展覧会『西野壮平展「東海道」』を鑑賞しての備忘録
日本橋三越本店コンテンポラリーギャラリーにて、2021年9月1日~13日。
日本橋から三条大橋まで旧東海道を歩いて撮影した写真を切り貼りして作成した絵巻物《東海道》を紹介する、西野壮平の個展。
2017年の1月~3月にかけて、作家は旧東海道の起点・日本橋から53のかつての宿場町を経由して京都三条大橋までを踏破した(その過程をコンパクトに紹介するドキュメント映像の上映もあり)。その過程で撮影した写真を手作業で切り貼りして作成したイメージを、縦580mm×横34000mmの絵巻物《東海道》に仕立てた。絵巻物《東海道》の一場面をケースに陳列するとともに(全篇については映像で紹介)、部分を独立させた断簡のような作品19点を壁面に展示している。

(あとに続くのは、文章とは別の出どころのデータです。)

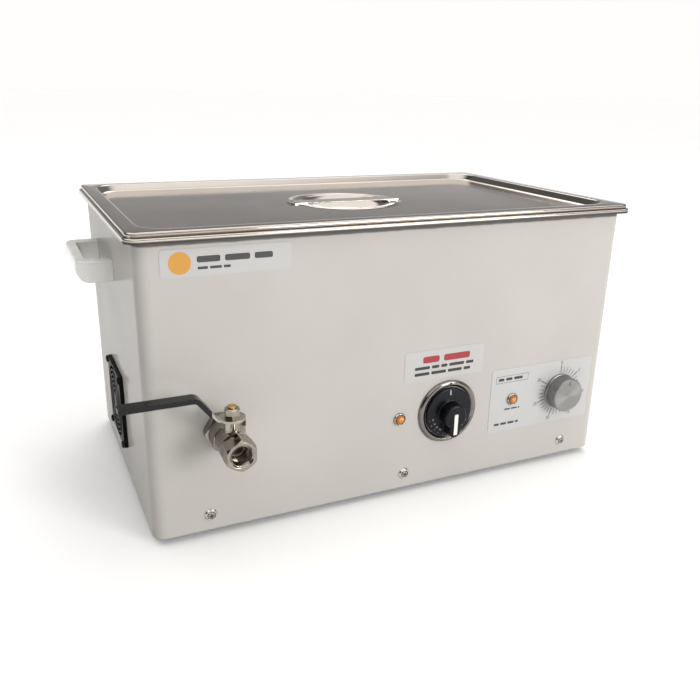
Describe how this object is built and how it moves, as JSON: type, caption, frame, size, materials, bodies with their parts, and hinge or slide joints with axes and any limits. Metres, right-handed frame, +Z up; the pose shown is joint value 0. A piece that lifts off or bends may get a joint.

《東海道 日本橋-品川》では、日本橋北詰の交差点を三越側から俯瞰するイメージを中心に据えている。歌川広重「東海道五十三次」シリーズの向こうを張ってか、賑わいの演出に箱根駅伝の光景を取り込む。「行列振出」を年始のスポーツ・イヴェントに置き換え、毛槍の代わりに大学の幟を立てる。《東海道 保土ケ谷-戸塚-藤沢》に立ち並ぶマンションは、「東海道五十三次」神奈川「台之景」の手前から奥に連なる家並みを彷彿とさせる。《東海道 箱根》では、「天下の嶮」である「萬丈の山」を、遠景の富士とのコントラストを活かしつつ、画面に大きく表わして屹立させている。《東海道 原-吉原》では、田畑の向こうに画面の枠線を飛び出す富士を描いた「東海道五十三次」原と同様のモティーフを取り入れながら、中景に工場や煙突を配することで、富士の勢いを削ぐかのようだ。《東海道 二川》では「東海道五十三次」二川のモティーフがほとんど描かれず物寂しい中景を踏まえ、広がりのある景色を取り込んでいる。鳥居の傍の産廃は参拝の掛詞であろう。《東海道 知立-鳴海》では宅地造成の光景が、《東海道 草津-大津》ではロードサイドのチェーン店(の看板)が盛り込まれている。
矩形の写真の形を消去せずに残し、コラージュであることが強調されている。画面の継ぎ接ぎを眺めていると、写真の撮影は眼前の光景を切り取る作業であるが、切り取るからこそ繋ぐ必要が生まれるのだと思わされる。撮影自体難儀であろうが、撮り溜めた膨大な写真を取捨選択して貼り合わせる作業はそれに匹敵するかそれ以上の難事であろう。歌川広重「東海道五十三次」シリーズのイメージを参照しつつ、旧街道の姿が残っていれば積極的に取り込み、道路・鉄道・河川・橋・建物のイメージで繋いでいっている。画面上部には空の写真が張り巡らされている。旧街道だけを歩いて撮影していれば、建築物に視界を遮られる場面が多いのではなかろうか。かつての宿場の現状を俯瞰的に捉えようという姿勢が、遠景からの撮影を促し、空を作品に取り込むことに繋がったものと推察される。結果的に、例えば「東海道」新幹線のように、トンネルを潜るこのない、かつての旅路の性格を明るみ出すことにも繋がった。